─── Records supplied

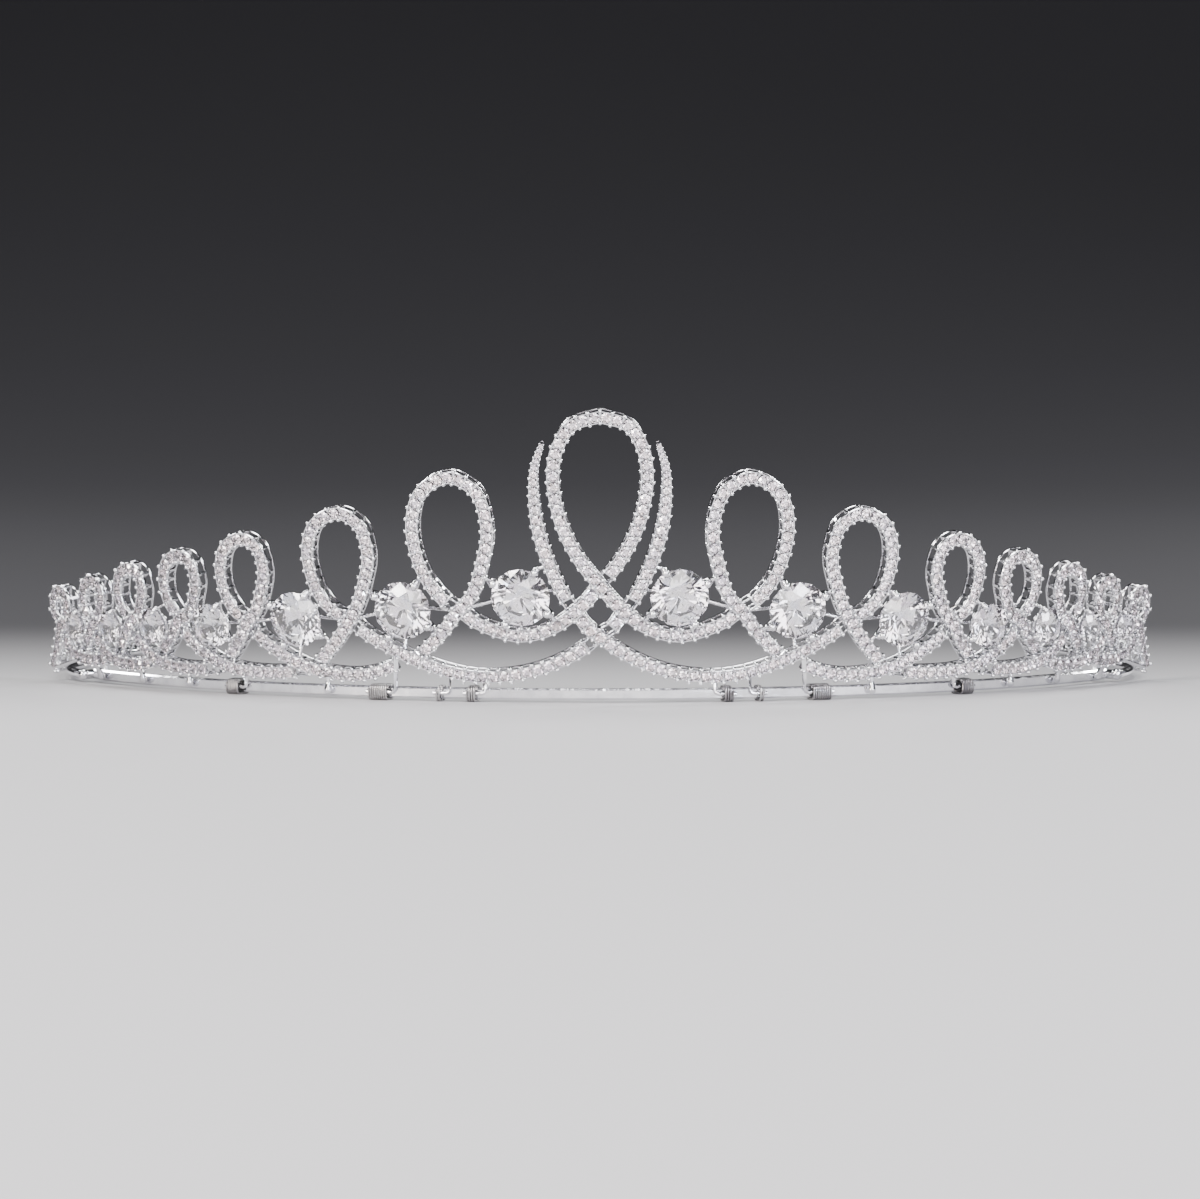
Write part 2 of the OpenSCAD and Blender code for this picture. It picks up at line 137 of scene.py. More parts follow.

──────
─── Records supplied

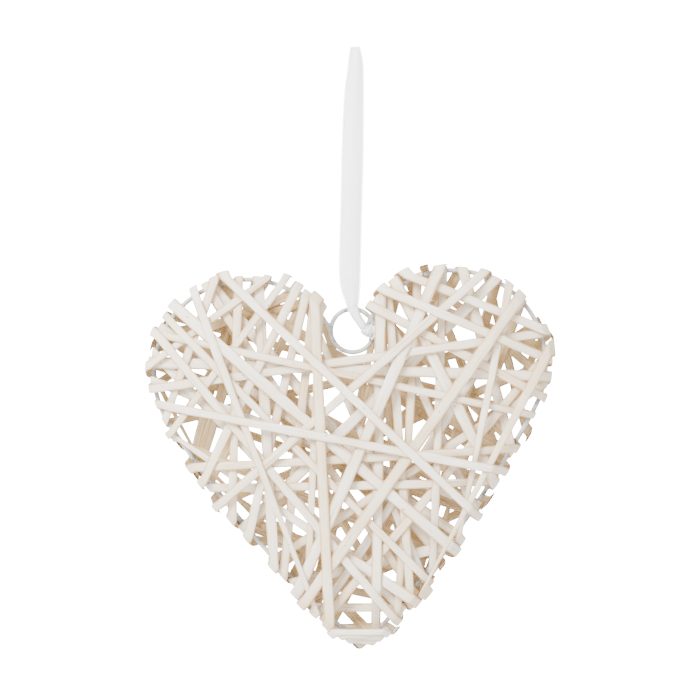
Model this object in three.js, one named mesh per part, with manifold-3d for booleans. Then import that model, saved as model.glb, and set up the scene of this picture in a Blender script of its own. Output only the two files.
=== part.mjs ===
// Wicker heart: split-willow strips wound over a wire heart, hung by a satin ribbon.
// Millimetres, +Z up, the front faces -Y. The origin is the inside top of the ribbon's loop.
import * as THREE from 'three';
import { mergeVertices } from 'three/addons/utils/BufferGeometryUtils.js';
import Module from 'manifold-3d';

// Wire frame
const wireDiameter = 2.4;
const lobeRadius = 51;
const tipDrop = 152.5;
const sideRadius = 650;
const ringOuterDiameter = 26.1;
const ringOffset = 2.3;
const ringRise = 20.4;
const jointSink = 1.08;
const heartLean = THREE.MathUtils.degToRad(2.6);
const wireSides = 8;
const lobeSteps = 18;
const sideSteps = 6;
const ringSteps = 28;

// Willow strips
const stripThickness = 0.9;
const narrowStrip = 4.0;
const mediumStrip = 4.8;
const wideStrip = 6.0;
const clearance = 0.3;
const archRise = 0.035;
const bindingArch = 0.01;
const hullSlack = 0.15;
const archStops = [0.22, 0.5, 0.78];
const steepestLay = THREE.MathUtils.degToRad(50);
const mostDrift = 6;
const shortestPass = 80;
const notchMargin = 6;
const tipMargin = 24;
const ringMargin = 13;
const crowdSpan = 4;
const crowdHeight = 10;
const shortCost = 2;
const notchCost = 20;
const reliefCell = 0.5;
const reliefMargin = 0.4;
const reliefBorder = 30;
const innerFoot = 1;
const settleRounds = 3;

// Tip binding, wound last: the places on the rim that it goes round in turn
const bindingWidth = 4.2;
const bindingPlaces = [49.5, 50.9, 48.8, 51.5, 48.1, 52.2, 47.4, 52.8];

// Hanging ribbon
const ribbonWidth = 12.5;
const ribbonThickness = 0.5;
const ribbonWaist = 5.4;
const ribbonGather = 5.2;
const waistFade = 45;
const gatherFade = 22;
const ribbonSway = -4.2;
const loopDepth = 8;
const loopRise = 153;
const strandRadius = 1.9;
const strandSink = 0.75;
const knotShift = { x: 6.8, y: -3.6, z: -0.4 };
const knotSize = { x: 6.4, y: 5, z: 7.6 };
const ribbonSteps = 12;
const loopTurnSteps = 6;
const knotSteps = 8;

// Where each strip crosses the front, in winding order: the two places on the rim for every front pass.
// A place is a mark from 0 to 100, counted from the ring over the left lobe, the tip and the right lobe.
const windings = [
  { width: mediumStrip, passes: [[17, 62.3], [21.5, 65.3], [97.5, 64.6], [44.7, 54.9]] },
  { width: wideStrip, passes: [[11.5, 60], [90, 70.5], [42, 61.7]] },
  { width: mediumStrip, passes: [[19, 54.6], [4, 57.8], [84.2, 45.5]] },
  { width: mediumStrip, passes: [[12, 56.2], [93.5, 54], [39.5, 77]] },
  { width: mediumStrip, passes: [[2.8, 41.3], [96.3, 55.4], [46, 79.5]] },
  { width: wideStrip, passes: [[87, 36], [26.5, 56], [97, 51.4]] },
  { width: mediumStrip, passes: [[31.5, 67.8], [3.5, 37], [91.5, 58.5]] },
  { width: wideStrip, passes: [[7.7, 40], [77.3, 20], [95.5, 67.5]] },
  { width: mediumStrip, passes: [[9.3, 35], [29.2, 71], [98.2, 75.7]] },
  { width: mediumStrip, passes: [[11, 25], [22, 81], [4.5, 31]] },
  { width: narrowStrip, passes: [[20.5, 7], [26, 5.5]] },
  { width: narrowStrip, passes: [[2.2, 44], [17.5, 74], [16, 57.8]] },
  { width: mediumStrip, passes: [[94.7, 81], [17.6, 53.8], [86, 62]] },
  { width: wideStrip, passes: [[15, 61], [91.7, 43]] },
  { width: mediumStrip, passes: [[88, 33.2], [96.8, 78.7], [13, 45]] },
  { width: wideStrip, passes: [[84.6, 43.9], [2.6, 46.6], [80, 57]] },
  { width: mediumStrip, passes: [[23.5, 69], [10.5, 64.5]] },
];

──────

## Task to complete
Take every line from the data above that holds "import" and copy it out.

## Answer for this exercise
Model this object in three.js, one named mesh per part, with manifold-3d for booleans. Then import that model, saved as model.glb, and set up the scene of this picture in a Blender script of its own. Output only the two files.
import * as THREE from 'three';
import { mergeVertices } from 'three/addons/utils/BufferGeometryUtils.js';
import Module from 'manifold-3d';